Henry Shires Cloudburst 2 Tarptent used on a silty sandbar in the interior of Alaska
For backpacking or hunting in true extreme conditions, a heavier 4-season tent is more than worth the extra weight. I would feel pretty silly trying to save a few pounds on a flyout hunt on Kodiak Island by taking a 3-season tent when a giant storm system comes rolling off the Pacific. On such occasions, the extra weight is added insurance. If your tent fails in the middle of a storm on a fly out hunt, chances are, the weather is far too dangerous for that plane to come back and rescue you. Having a tent you can count on no matter the conditions is paramount in such instances. For 4-season double-wall tents I really like the offerings from Hilleberg. They seemed to have mastered that balance between strength and weight in my opinion, thus making them a great choice as a 4-season backpack hunting tent.

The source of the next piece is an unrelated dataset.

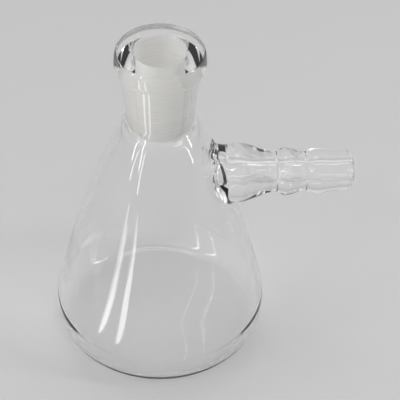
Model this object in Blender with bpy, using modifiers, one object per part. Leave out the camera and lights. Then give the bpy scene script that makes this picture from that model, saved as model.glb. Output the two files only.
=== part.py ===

A Hilleberg 4-season tent in use during a February winter camping at -10F
The above list of shelters is what I have found works and doesn’t work, given my needs. As mentioned, I have an arsenal of tents in my gear closet that I use for different trips. No one single tent does everything well. It’s best to prioritize your needs, experience, and comfort level when looking for a tent. A shelter failure in the middle of a hunt isn’t anyone’s idea of a good time. Likewise, taking an eight-pound bomb proof shelter into the timber during early bow season would probably be overkill and irritate your buddy whom you talked into hauling it. Finding the correct balance in what shelter works for you is critical. It’s up to you to best evaluate which tent style will serve you best given your applications.